Matrix multiplications (MatMul) are the most computationally expensive operations in large language models (LLM) using the Transformer architecture. As LLMs grow larger, the cost of MatMul increases significantly, leading to higher memory usage and latency during training and inference.
Researchers from the University of California, Santa Cruz, Soochow University, and University of California, Davis have introduced a novel architecture that eliminates matrix multiplications from language models while maintaining strong performance. Their paper presents MatMul-free language models that achieve comparable results to state-of-the-art Transformers but require much less memory during inference.
Matrix multiplication is essential in deep learning, combining data and weights in neural networks to make predictions. GPUs, with their parallel architecture, are designed to handle many MatMul operations simultaneously, making them crucial for training and running complex neural networks efficiently. However, as LLMs scale to hundreds of billions of parameters, MatMul operations become a bottleneck, necessitating large GPU clusters during both training and inference. Replacing MatMul with simpler operations could lead to significant savings in memory and computation, but previous attempts have yielded mixed results.
In their new paper, the researchers propose replacing the traditional 16-bit floating point weights used in Transformers with 3-bit ternary weights that can be -1, 0, or +1. They also replace MatMul with additive operations that achieve equally good results at much lower computational costs. The language models are composed of “BitLinear layers” using these ternary weights. By limiting weights to {-1, 0, +1} and applying additional quantization techniques, MatMul operations are replaced with addition and negation operations.
The Transformer architecture’s token mixer, which integrates information across different tokens using self-attention mechanisms, typically relies on MatMul operations. In contrast, the new MatMul-free architecture employs a MatMul-free Linear Gated Recurrent Unit (MLGRU) for the token mixer. The MLGRU processes sequences by updating hidden states through simple ternary operations, without the need for expensive matrix multiplications. The channel mixer, which integrates information across different feature channels within a single token’s representation, is implemented using a Gated Linear Unit (GLU). The researchers modified the GLU to work with ternary weights, reducing computational complexity and memory usage while maintaining effectiveness.

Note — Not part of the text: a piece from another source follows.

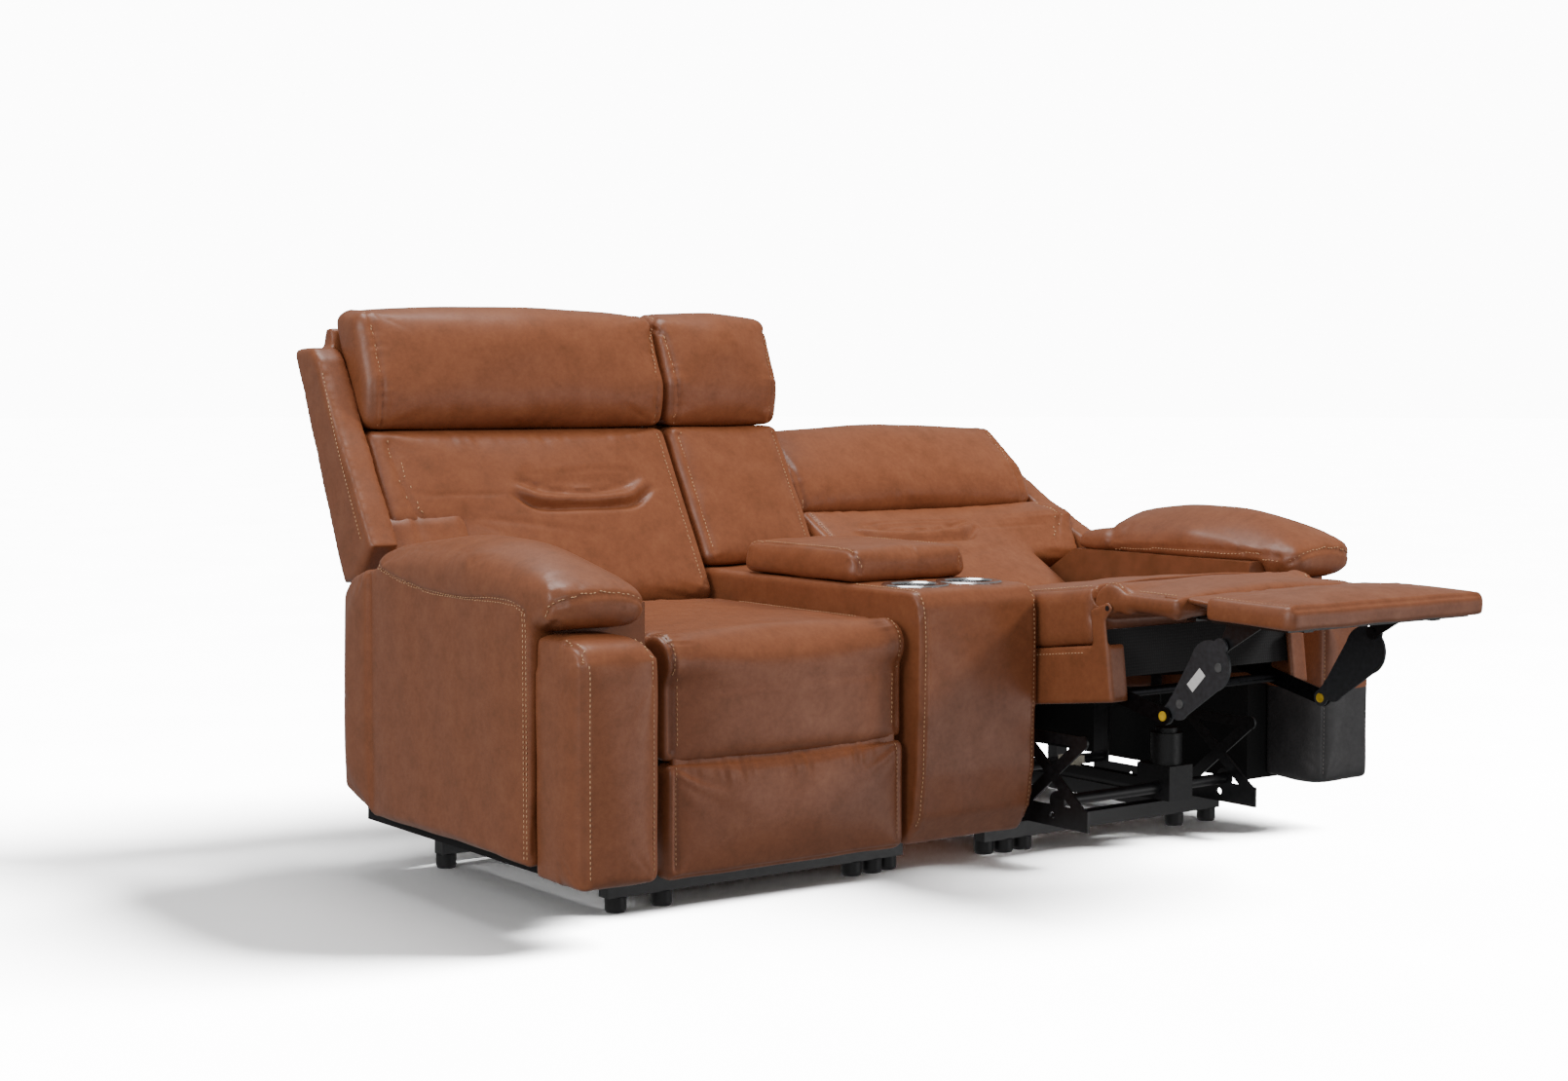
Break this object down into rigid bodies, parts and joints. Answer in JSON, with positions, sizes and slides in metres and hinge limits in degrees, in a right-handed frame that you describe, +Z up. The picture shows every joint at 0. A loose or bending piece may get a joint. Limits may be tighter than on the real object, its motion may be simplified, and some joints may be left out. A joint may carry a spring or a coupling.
{
  "type": "power reclining loveseat",
  "caption": "Power reclining loveseat with padded arms and a centre console with cup holders, one seat upright and one reclined with its footrest raised",
  "frame": {"origin": "centre of the bounding box on the floor, in the stored pose with the viewer's right footrest out", "axes": "+X to the viewer's right along the width, -Y towards the front of the seats, +Z up"},
  "size_m": [1.936, 1.6135, 1.0511],
  "materials": {
    "board": "matte",
    "button_metal": "satin",
    "cup_steel": "polished",
    "leather": "satin",
    "lining": "matte",
    "nut_plastic": "matte",
    "plastic_black": "matte",
    "steel_black": "satin"
  },
  "bodies": {
    "frame": {"base_left": "steel_black", "base_right": "steel_black", "foot_pads": "plastic_black", "arm_core_left": "board", "arm_core_right": "board", "arm_panel_left": "leather", "arm_panel_right": "leather", "arm_boot_left": "leather", "arm_boot_right": "leather", "arm_pad_left": "leather", "arm_pad_right": "leather", "console_body": "leather", "console_shell": "leather", "console_cushion": "leather", "console_headrest": "leather", "cup_holders": "cup_steel", "power_inlet": "plastic_black", "switch_plates": "plastic_black", "rear_skirts": "lining"},
    "lid": {"console_lid": "leather"},
    "carriage_left": {"carriage_left": "steel_black", "motor_left": "plastic_black"},
    "nut_left": {"drive_nut_left": "nut_plastic"},
    "seat_left": {"pan_frame_left": "steel_black", "seat_box_left": "leather", "front_panel_left": "lining", "seat_cushion_left": "leather"},
    "support_left": {"support_links_left": "steel_black"},
    "back_left": {"back_frame_left": "steel_black", "back_shell_left": "leather", "lumbar_cushion_left": "leather", "head_cushion_left": "leather"},
    "footrest_left": {"chaise_frame_left": "steel_black", "chaise_pad_left": "leather"},
    "ottoman_left": {"ottoman_frame_left": "steel_black", "ottoman_pad_left": "leather"},
    "rear_links_left": {"rear_links_left": "steel_black"},
    "front_links_left": {"front_links_left": "steel_black"},
    "button_out_left": {"button_out_left": "button_metal"},
    "button_in_left": {"button_in_left": "button_metal"},
    "carriage_right": {"carriage_right": "steel_black", "motor_right": "plastic_black"},
    "nut_right": {"drive_nut_right": "nut_plastic"},
    "seat_right": {"pan_frame_right": "steel_black", "seat_box_right": "leather", "front_panel_right": "lining", "seat_cushion_right": "leather"},
    "support_right": {"support_links_right": "steel_black"},
    "back_right": {"back_frame_right": "steel_black", "back_shell_right": "leather", "lumbar_cushion_right": "leather", "head_cushion_right": "leather"},
    "footrest_right": {"chaise_frame_right": "steel_black", "chaise_pad_right": "leather"},
    "ottoman_right": {"ottoman_frame_right": "steel_black", "ottoman_pad_right": "leather"},
    "rear_links_right": {"rear_links_right": "steel_black"},
    "front_links_right": {"front_links_right": "steel_black"},
    "button_out_right": {"button_out_right": "button_metal"},
    "button_in_right": {"button_in_right": "button_metal"}
  },
  "joints": [
    {"name": "left_recline", "type": "slide", "parent": "frame", "child": "carriage_left", "axis": [0, -1, 0], "range_m": [0, 0.258]},
    {"name": "left_seat_pitch", "type": "hinge", "parent": "carriage_left", "child": "seat_left", "pos_m": [0, 0.396, 0.374], "axis": [-1, 0, 0], "range_deg": [0, 7]},
    {"name": "left_back_tilt", "type": "hinge", "parent": "carriage_left", "child": "back_left", "pos_m": [0, 0.396, 0.374], "axis": [-1, 0, 0], "range_deg": [0, 31.5]},
    {"name": "left_support_swing", "type": "hinge", "parent": "carriage_left", "child": "support_left", "pos_m": [0, 0.23854, 0.33186], "axis": [-1, 0, 0], "range_deg": [0, 14.52]},
    {"name": "left_footrest", "type": "hinge", "parent": "seat_left", "child": "footrest_left", "pos_m": [0, -0.129, 0.43], "axis": [-1, 0, 0], "range_deg": [0, 82]},
    {"name": "left_footrest_reach", "type": "slide", "parent": "footrest_left", "child": "ottoman_left", "axis": [0, 0, -1], "range_m": [0, 0.05701]},
    {"name": "left_rear_link", "type": "hinge", "parent": "seat_left", "child": "rear_links_left", "pos_m": [0, -0.002, 0.302], "axis": [-1, 0, 0], "range_deg": [0, 69.03]},
    {"name": "left_front_link", "type": "hinge", "parent": "rear_links_left", "child": "front_links_left", "pos_m": [0, -0.00555, 0.09003], "axis": [1, 0, 0], "range_deg": [0, 96.09]},
    {"name": "left_drive_nut", "type": "slide", "parent": "carriage_left", "child": "nut_left", "axis": [0, 1, 0], "range_m": [0, 0.18001]},
    {"name": "left_button_out", "type": "slide", "parent": "frame", "child": "button_out_left", "axis": [-1, 0, 0], "range_m": [0, 0.0012], "stiffness_N_per_m": 1500, "springref_m": -0.0008},
    {"name": "left_button_in", "type": "slide", "parent": "frame", "child": "button_in_left", "axis": [-1, 0, 0], "range_m": [0, 0.0012], "stiffness_N_per_m": 1500, "springref_m": -0.0008},
    {"name": "right_recline", "type": "slide", "parent": "frame", "child": "carriage_right", "axis": [0, -1, 0], "range_m": [-0.258, 0]},
    {"name": "right_seat_pitch", "type": "hinge", "parent": "carriage_right", "child": "seat_right", "pos_m": [0, 0.138, 0.374], "axis": [-1, 0, 0], "range_deg": [-7, 0]},
    {"name": "right_back_tilt", "type": "hinge", "parent": "carriage_right", "child": "back_right", "pos_m": [0, 0.138, 0.374], "axis": [-1, 0, 0], "range_deg": [-31.5, 0]},
    {"name": "right_support_swing", "type": "hinge", "parent": "carriage_right", "child": "support_right", "pos_m": [0, -0.01946, 0.33186], "axis": [-1, 0, 0], "range_deg": [-14.52, 0]},
    {"name": "right_footrest", "type": "hinge", "parent": "seat_right", "child": "footrest_right", "pos_m": [0, -0.37626, 0.49356], "axis": [-1, 0, 0], "range_deg": [-82, 0]},
    {"name": "right_footrest_reach", "type": "slide", "parent": "footrest_right", "child": "ottoman_right", "axis": [0, -0.9998, -0.0175], "range_m": [-0.05701, 0]},
    {"name": "right_rear_link", "type": "hinge", "parent": "seat_right", "child": "rear_links_right", "pos_m": [0, -0.26581, 0.35104], "axis": [-1, 0, 0], "range_deg": [-69.03, 0]},
    {"name": "right_front_link", "type": "hinge", "parent": "rear_links_right", "child": "front_links_right", "pos_m": [0, -0.47236, 0.30331], "axis": [1, 0, 0], "range_deg": [-96.09, 0]},
    {"name": "right_drive_nut", "type": "slide", "parent": "carriage_right", "child": "nut_right", "axis": [0, 1, 0], "range_m": [-0.18001, 0]},
    {"name": "right_button_out", "type": "slide", "parent": "frame", "child": "button_out_right", "axis": [1, 0, 0], "range_m": [0, 0.0012], "stiffness_N_per_m": 1500, "springref_m": -0.0008},
    {"name": "right_button_in", "type": "slide", "parent": "frame", "child": "button_in_right", "axis": [1, 0, 0], "range_m": [0, 0.0012], "stiffness_N_per_m": 1500, "springref_m": -0.0008},
    {"name": "console_lid", "type": "hinge", "parent": "frame", "child": "lid", "pos_m": [0, 0.367, 0.539], "axis": [-1, 0, 0], "range_deg": [0, 84]}
  ],
  "couplings": [
    {"joint": "left_seat_pitch", "follows": "left_recline", "rad_per_m": 0.47354},
    {"joint": "left_back_tilt", "follows": "left_recline", "rad_per_m": 2.1309},
    {"joint": "left_support_swing", "follows": "left_recline", "rad_per_m": 0.98195},
    {"joint": "left_footrest_reach", "follows": "left_footrest", "m_per_rad": 0.039828},
    {"joint": "left_rear_link", "follows": "left_footrest", "ratio": 0.84182},
    {"joint": "left_front_link", "follows": "left_footrest", "ratio": 1.1719},
    {"joint": "left_drive_nut", "follows": "left_footrest", "m_per_rad": 0.12577},
    {"joint": "right_seat_pitch", "follows": "right_recline", "rad_per_m": 0.47354},
    {"joint": "right_back_tilt", "follows": "right_recline", "rad_per_m": 2.1309},
    {"joint": "right_support_swing", "follows": "right_recline", "rad_per_m": 0.98195},
    {"joint": "right_footrest_reach", "follows": "right_footrest", "m_per_rad": 0.039828},
    {"joint": "right_rear_link", "follows": "right_footrest", "ratio": 0.84182},
    {"joint": "right_front_link", "follows": "right_footrest", "ratio": 1.1719},
    {"joint": "right_drive_nut", "follows": "right_footrest", "m_per_rad": 0.12577}
  ]
}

The researchers evaluated their MatMul-free language models against the advanced Transformer++ architecture used in Llama-2, across multiple model sizes. Their findings showed that the MatMul-free models were more efficient in leveraging additional compute resources to improve performance compared to Transformer++. The 2.7B MatMul-free LM outperformed its Transformer++ counterpart on benchmarks like ARC-Challenge and OpenbookQA, while maintaining similar performance on other tasks. The study highlights that MatMul-free architectures can achieve strong zero-shot performance on a variety of language tasks, such as question answering and commonsense reasoning.

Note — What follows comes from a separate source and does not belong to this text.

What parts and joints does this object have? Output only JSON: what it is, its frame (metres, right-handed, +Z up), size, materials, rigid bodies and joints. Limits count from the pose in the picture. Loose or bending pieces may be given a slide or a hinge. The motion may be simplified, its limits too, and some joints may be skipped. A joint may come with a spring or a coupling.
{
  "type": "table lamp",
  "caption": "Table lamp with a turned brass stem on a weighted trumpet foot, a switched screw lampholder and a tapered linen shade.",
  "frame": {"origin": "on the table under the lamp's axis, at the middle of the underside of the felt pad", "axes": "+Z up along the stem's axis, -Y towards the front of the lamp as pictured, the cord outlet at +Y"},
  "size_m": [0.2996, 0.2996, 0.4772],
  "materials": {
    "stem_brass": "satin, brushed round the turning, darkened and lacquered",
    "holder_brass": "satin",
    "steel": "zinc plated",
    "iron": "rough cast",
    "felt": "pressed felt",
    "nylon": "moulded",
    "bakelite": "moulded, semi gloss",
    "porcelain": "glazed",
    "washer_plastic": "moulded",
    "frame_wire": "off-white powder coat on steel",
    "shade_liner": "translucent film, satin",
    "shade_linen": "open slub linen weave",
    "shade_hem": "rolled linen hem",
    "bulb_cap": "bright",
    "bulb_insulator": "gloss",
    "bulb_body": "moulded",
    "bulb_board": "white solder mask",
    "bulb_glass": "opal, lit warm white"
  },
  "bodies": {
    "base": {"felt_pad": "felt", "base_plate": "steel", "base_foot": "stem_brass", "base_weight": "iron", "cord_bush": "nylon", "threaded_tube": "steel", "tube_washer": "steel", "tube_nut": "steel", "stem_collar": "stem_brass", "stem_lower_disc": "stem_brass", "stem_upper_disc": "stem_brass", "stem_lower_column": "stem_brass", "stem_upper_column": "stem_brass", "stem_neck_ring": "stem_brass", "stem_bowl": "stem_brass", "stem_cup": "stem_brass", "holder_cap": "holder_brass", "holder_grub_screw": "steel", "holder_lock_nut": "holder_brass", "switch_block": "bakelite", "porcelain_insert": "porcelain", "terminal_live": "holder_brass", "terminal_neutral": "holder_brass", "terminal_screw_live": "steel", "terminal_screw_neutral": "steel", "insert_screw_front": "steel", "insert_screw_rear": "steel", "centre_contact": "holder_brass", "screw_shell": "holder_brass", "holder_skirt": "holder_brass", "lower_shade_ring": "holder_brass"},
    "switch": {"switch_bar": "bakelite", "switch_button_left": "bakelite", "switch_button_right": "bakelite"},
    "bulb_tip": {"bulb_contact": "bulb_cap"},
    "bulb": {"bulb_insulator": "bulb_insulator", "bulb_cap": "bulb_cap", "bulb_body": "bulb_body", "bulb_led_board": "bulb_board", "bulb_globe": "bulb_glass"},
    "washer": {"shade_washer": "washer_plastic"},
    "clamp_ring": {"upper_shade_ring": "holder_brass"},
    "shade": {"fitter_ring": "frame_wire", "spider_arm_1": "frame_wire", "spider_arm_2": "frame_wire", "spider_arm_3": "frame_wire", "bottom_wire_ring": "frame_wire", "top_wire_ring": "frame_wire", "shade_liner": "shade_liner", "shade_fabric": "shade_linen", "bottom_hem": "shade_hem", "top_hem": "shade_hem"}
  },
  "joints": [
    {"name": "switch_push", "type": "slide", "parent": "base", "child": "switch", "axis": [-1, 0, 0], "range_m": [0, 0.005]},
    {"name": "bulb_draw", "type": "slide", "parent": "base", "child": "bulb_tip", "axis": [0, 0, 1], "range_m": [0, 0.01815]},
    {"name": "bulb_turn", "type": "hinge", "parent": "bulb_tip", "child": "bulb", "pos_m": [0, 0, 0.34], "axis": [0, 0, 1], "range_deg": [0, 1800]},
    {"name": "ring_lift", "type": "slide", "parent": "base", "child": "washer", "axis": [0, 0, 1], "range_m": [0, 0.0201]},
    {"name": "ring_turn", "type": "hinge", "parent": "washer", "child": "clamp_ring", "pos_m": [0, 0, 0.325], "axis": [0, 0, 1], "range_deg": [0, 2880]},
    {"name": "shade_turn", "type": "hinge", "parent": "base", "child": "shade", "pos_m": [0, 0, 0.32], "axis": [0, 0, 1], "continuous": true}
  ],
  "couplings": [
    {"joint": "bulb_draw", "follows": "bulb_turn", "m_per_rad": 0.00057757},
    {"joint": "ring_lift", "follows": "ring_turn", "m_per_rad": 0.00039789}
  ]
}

Furthermore, the MatMul-free LM demonstrated lower memory usage and latency compared to Transformer++, with the memory and latency advantages becoming more noticeable as the model size increased. For example, the 13B model used only 4.19 GB of GPU memory at a latency of 695.48 ms, compared to Transformer++’s 48.50 GB of memory at a latency of 3183.10 ms.
The researchers also developed optimized GPU and FPGA configurations for the MatMul-free language models. Their optimized GPU implementation of the ternary dense layers accelerated training by 25.6% and reduced memory consumption by up to 61.0%, compared to an unoptimized baseline. This work demonstrates how scalable, yet lightweight, language models can reduce computational demands and energy use in practical applications.

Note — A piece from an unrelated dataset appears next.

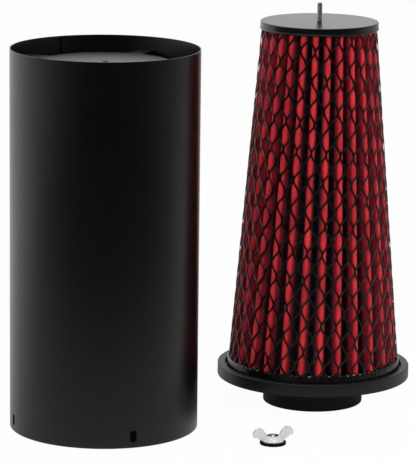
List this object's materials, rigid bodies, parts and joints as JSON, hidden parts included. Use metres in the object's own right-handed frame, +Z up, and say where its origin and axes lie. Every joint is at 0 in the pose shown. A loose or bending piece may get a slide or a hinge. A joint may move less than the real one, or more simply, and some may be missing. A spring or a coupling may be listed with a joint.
{
  "type": "canister air filter",
  "caption": "Heavy vehicle canister air filter: open steel canister, conical pleated element with an expanded metal sleeve, wing nut and sealing washer, set out apart.",
  "frame": {"origin": "centre of the outlet neck's mouth, on the plane that all three groups stand on", "axes": "+Z up along the element's axis, out of the neck towards the mounting stud; the canister stands towards -X and the wing nut towards -Y"},
  "size_m": [0.6044, 0.4419, 0.617],
  "materials": {
    "canister_paint": "satin black powder coat",
    "cap_paint": "satin black",
    "mesh_paint": "satin black coating on expanded steel",
    "core_steel": "bright zinc",
    "media_red": "oiled cotton gauze",
    "potting_black": "glossy where it set",
    "flange_rubber": "matt moulded polyurethane",
    "stud_zinc": "zinc plated",
    "nut_zinc": "bright cast",
    "washer_rubber": "matt"
  },
  "bodies": {
    "root": {"canister_shell": "canister_paint", "inlet_plate": "canister_paint", "base_flange": "flange_rubber", "base_potting": "potting_black", "outer_mesh": "mesh_paint", "pleated_media": "media_red", "inner_core": "core_steel", "top_potting": "potting_black", "top_cap": "cap_paint", "load_plate": "stud_zinc", "mounting_stud": "stud_zinc", "sealing_washer": "washer_rubber", "wing_nut": "nut_zinc"}
  },
  "joints": []
}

Although they couldn’t test the MatMul-free architecture on very large models with over 100 billion parameters due to computational constraints, the researchers hope their work will encourage institutions and organizations with the necessary resources to invest in developing lightweight models. The ultimate goal is to make language models less dependent on high-end GPUs like those from Nvidia and enable powerful models to run on more affordable and accessible processors. The researchers have made their code and models available for the research community to build upon.
By prioritizing the development of MatMul-free architectures, the future of LLMs can become more accessible, efficient, and sustainable.